• TO DO: Output only the lines running from the line bearing "return path.makePipeShell([section], True, True)" through the line bearing "points = [vertex.co", character for character.

• RECORDS SUPPLIED:
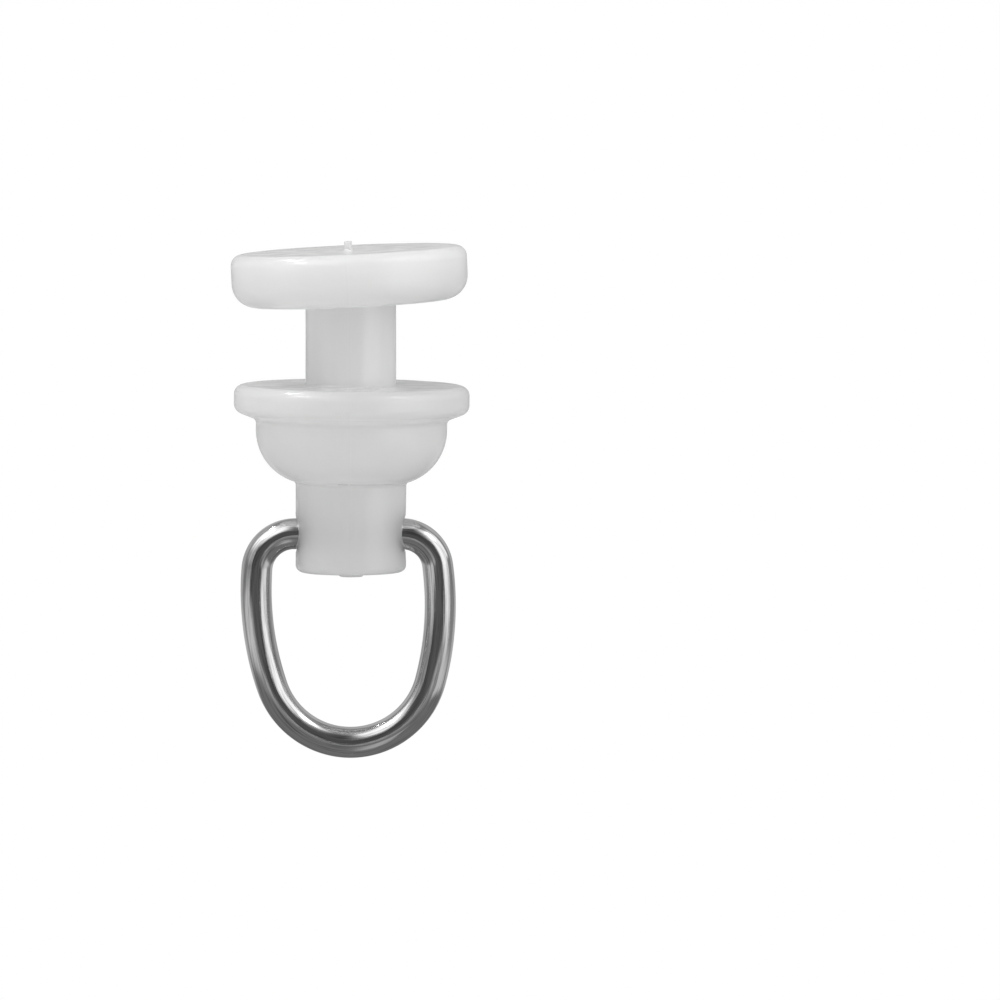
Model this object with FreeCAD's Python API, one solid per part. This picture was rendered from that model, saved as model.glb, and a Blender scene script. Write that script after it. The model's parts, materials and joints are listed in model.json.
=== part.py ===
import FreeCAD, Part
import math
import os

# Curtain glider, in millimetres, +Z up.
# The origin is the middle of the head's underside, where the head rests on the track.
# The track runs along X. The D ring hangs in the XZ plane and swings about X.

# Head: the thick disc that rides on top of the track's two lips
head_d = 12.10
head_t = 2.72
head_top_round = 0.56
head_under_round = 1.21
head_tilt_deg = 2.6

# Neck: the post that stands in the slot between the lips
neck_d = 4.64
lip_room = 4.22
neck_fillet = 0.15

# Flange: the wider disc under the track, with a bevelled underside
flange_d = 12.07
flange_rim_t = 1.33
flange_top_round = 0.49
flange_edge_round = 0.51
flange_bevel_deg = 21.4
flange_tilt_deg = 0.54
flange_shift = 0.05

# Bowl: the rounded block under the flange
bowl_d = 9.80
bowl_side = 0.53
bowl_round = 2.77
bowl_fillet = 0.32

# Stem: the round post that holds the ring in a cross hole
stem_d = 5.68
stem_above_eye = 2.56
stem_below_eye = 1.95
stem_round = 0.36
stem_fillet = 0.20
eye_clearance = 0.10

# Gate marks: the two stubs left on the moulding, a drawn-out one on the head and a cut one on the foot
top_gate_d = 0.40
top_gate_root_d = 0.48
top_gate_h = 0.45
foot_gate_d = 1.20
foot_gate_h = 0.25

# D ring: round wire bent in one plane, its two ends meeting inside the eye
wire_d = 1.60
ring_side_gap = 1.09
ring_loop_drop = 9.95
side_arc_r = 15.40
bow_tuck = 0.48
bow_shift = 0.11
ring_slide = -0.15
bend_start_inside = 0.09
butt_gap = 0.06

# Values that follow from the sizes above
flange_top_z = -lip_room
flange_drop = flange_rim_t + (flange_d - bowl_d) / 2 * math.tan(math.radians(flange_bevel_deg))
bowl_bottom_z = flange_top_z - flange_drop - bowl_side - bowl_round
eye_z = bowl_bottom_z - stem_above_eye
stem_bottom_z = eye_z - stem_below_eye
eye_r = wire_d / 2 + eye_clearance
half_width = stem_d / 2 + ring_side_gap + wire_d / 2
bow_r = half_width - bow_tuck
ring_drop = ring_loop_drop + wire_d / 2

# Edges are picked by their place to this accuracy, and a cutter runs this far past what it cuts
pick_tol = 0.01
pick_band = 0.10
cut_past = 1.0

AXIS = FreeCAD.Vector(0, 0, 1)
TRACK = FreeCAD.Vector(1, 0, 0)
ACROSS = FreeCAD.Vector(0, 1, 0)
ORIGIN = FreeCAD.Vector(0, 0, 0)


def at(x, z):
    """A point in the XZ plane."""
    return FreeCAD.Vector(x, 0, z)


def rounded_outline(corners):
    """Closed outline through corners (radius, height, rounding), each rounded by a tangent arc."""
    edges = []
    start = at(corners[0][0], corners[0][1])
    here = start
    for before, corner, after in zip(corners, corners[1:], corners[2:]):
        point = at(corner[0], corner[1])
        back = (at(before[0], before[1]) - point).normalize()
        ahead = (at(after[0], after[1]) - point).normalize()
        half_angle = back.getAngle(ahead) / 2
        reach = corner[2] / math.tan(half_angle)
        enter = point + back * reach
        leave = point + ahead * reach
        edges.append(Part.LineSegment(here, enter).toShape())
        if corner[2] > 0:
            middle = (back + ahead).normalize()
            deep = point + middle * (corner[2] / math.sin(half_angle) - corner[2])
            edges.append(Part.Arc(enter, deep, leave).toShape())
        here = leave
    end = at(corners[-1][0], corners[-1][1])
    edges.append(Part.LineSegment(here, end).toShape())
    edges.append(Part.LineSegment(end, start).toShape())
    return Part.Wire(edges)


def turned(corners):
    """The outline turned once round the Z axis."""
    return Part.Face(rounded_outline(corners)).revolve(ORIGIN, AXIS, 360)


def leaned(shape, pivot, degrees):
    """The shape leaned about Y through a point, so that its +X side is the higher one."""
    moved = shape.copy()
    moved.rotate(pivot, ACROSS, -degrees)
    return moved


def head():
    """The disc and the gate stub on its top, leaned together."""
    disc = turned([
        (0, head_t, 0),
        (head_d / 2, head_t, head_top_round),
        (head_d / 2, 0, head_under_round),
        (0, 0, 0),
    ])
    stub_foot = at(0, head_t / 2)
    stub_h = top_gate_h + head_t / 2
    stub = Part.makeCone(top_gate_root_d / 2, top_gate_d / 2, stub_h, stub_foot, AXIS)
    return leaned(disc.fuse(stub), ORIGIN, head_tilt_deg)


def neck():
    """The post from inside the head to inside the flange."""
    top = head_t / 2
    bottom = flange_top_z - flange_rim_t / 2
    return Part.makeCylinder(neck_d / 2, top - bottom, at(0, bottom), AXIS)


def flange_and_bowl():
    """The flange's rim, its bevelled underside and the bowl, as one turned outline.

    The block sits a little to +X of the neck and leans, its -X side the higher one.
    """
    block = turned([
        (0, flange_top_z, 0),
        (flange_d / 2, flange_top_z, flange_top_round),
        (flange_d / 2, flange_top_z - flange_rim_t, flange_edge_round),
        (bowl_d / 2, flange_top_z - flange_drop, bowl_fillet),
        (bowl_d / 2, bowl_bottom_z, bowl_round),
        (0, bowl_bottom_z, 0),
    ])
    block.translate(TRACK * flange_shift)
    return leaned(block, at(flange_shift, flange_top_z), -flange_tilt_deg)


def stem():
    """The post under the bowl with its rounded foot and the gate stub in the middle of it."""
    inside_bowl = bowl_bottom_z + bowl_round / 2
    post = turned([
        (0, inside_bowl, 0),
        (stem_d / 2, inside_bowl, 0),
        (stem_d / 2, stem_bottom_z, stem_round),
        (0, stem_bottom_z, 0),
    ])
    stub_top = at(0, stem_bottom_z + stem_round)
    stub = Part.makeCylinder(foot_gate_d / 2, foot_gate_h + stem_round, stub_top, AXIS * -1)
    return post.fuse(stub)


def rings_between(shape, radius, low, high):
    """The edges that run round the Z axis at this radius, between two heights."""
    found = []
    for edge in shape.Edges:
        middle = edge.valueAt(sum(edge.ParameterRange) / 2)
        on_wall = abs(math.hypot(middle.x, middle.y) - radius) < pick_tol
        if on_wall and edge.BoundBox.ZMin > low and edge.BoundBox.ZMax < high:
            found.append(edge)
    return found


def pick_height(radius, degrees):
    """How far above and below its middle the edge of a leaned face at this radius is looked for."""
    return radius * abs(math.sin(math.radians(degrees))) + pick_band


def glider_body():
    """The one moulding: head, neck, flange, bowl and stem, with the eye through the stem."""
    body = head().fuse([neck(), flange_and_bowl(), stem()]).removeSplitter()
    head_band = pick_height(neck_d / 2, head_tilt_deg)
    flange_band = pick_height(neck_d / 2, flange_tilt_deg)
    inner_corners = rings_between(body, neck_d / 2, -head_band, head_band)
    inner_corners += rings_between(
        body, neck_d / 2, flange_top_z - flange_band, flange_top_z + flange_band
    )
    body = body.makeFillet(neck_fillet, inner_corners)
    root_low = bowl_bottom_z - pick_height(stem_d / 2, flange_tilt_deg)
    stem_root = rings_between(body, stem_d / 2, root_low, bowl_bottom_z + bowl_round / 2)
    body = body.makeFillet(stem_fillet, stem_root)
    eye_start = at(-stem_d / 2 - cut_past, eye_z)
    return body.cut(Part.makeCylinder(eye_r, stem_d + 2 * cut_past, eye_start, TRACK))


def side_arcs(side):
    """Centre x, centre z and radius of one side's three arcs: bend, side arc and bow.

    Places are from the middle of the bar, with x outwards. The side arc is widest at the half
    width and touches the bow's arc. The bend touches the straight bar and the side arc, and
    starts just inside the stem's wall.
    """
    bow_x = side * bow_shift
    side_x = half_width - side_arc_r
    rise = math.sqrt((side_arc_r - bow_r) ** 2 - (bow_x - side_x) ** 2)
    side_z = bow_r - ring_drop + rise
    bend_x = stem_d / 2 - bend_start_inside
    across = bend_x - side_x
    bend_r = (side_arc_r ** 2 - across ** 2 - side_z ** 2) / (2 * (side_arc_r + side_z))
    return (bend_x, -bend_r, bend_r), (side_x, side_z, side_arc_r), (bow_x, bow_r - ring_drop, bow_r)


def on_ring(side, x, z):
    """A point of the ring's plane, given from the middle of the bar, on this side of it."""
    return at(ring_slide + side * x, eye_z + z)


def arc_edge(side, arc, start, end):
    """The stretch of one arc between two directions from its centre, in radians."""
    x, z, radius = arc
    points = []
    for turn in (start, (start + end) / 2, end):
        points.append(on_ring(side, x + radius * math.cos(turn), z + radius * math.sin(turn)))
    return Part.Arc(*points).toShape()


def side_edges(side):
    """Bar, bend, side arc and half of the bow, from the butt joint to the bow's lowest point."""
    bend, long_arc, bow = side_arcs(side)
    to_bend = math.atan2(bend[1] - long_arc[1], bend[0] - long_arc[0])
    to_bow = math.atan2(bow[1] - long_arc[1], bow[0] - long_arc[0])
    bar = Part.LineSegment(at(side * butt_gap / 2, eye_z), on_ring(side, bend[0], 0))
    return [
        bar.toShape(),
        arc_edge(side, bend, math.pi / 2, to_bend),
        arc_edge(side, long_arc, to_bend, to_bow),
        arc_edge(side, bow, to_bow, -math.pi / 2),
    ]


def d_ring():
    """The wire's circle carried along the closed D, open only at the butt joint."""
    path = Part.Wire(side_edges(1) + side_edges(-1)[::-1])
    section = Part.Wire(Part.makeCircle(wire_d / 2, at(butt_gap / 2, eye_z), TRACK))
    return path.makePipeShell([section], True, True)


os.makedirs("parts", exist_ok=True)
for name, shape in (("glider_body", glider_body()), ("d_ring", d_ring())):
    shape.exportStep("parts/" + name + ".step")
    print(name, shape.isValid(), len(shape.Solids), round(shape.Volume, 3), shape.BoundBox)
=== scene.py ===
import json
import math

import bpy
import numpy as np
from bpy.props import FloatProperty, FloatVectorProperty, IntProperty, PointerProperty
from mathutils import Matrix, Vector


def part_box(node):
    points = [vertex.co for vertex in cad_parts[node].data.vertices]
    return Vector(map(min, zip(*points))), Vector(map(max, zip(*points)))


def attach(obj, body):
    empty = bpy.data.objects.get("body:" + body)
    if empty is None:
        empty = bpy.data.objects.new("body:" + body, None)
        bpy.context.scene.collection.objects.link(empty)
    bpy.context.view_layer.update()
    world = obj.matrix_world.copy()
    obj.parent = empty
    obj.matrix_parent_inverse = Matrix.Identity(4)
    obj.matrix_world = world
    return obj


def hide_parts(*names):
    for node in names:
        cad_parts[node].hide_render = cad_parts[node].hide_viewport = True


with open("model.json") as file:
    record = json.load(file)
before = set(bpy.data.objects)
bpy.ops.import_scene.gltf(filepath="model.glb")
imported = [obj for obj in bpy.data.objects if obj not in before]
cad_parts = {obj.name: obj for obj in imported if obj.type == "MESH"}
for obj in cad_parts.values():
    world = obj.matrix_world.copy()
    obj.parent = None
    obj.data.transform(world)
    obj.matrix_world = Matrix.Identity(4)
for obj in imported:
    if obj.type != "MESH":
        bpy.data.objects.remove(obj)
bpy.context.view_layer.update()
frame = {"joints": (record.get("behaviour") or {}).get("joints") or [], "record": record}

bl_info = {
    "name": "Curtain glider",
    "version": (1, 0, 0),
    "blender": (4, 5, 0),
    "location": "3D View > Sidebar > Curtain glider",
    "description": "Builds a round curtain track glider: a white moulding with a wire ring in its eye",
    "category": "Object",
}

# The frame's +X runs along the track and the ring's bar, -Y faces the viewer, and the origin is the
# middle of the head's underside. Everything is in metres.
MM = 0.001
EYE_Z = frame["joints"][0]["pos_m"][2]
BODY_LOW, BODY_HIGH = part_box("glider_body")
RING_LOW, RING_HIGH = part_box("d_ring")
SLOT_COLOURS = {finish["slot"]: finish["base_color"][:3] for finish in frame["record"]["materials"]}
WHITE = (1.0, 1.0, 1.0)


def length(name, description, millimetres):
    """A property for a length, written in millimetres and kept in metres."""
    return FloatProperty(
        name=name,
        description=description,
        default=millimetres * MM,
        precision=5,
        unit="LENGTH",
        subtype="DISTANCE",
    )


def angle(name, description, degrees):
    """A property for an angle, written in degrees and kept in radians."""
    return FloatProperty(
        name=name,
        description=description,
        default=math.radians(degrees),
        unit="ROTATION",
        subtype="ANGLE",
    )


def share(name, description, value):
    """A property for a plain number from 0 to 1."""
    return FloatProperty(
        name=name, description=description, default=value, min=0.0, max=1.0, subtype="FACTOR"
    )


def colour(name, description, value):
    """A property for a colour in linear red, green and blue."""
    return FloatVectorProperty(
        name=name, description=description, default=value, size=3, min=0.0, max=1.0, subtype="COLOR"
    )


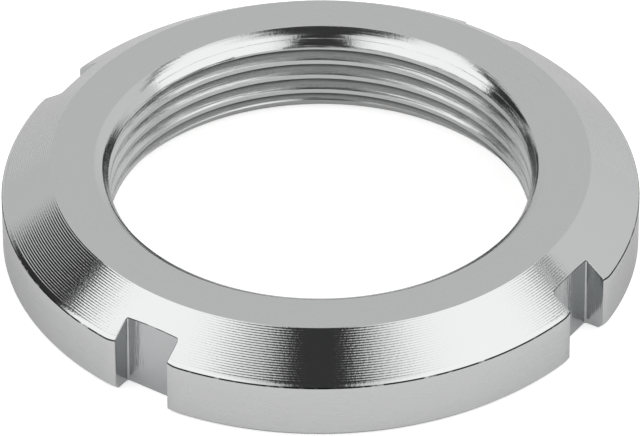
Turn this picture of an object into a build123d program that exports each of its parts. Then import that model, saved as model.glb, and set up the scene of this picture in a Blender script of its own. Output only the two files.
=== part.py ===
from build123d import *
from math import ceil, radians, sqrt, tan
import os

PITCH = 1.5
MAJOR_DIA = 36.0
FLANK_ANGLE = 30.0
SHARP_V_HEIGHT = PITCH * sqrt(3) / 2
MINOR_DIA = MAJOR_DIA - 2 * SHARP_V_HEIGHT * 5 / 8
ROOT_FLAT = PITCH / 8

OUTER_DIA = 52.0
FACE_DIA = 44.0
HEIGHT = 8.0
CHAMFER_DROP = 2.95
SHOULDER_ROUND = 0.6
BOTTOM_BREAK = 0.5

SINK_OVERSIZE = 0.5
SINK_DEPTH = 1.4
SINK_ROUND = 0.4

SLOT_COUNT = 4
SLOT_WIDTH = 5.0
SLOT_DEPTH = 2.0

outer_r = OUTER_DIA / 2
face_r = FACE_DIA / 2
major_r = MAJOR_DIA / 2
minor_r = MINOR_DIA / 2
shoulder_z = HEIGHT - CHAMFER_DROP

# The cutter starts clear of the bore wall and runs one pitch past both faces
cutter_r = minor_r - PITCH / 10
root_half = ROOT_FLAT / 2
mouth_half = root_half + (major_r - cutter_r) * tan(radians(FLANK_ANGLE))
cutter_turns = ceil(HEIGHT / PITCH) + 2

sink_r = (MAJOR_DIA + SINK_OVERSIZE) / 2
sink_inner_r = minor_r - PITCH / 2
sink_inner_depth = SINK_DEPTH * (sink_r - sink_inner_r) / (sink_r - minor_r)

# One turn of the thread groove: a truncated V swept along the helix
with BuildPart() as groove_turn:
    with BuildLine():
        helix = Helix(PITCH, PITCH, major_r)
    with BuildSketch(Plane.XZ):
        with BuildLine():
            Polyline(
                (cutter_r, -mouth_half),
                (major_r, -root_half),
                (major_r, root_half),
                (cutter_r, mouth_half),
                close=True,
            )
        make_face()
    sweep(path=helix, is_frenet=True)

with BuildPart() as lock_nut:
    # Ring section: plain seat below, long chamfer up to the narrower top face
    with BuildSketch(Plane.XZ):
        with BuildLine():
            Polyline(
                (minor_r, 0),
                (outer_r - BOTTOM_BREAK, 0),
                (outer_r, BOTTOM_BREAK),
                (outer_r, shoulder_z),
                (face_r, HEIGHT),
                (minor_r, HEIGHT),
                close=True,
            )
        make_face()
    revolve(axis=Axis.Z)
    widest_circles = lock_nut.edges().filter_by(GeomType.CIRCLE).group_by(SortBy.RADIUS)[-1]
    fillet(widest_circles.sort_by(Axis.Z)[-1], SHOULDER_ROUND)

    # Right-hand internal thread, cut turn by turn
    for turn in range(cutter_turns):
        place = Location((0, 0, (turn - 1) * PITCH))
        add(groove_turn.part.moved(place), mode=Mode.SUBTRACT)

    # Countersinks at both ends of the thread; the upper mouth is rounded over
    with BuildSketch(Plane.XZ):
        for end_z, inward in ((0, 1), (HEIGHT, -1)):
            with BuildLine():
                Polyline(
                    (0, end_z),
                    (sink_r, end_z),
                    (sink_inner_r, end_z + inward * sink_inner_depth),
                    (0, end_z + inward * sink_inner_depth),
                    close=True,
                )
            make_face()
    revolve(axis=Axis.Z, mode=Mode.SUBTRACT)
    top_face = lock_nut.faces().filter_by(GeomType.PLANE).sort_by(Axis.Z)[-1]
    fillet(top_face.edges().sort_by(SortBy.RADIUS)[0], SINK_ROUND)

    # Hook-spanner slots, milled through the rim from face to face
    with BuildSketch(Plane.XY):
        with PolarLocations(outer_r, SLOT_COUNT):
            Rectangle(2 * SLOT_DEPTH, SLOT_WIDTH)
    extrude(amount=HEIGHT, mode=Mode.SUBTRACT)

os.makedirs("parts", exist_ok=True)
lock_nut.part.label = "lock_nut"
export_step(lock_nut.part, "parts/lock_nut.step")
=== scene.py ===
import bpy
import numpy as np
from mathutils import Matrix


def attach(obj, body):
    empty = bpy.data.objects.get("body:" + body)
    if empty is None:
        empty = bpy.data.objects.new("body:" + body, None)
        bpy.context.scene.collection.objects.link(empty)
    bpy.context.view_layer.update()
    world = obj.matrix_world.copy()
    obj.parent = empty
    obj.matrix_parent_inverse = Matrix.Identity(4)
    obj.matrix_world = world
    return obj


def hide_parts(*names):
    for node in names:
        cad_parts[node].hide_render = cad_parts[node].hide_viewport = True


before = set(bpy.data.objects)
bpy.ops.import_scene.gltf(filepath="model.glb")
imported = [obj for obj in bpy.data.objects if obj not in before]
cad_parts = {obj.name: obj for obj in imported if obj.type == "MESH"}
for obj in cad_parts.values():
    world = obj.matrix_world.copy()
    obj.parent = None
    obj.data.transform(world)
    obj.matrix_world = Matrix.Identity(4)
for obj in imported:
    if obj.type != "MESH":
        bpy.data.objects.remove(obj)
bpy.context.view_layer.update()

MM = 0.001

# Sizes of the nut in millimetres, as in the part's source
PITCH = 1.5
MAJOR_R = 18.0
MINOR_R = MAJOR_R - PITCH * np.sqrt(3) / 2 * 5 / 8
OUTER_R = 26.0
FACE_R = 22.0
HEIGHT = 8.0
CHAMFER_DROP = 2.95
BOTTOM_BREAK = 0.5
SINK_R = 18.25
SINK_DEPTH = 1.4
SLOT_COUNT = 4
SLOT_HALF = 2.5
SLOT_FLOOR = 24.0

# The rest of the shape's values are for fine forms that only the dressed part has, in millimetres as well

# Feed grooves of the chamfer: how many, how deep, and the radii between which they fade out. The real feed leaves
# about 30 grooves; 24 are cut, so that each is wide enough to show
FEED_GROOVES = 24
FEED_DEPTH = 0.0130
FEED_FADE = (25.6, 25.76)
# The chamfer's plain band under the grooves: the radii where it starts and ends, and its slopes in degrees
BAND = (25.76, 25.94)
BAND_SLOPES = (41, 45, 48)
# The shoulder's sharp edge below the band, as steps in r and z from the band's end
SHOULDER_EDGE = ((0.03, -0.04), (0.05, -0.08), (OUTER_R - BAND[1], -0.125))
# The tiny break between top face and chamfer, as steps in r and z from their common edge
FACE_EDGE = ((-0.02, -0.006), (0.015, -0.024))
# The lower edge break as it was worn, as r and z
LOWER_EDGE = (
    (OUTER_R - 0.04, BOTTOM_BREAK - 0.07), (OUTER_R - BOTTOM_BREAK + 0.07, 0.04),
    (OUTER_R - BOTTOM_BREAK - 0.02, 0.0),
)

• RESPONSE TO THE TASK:
    return path.makePipeShell([section], True, True)


os.makedirs("parts", exist_ok=True)
for name, shape in (("glider_body", glider_body()), ("d_ring", d_ring())):
    shape.exportStep("parts/" + name + ".step")
    print(name, shape.isValid(), len(shape.Solids), round(shape.Volume, 3), shape.BoundBox)
=== scene.py ===
import json
import math

import bpy
import numpy as np
from bpy.props import FloatProperty, FloatVectorProperty, IntProperty, PointerProperty
from mathutils import Matrix, Vector


def part_box(node):
    points = [vertex.co for vertex in cad_parts[node].data.vertices]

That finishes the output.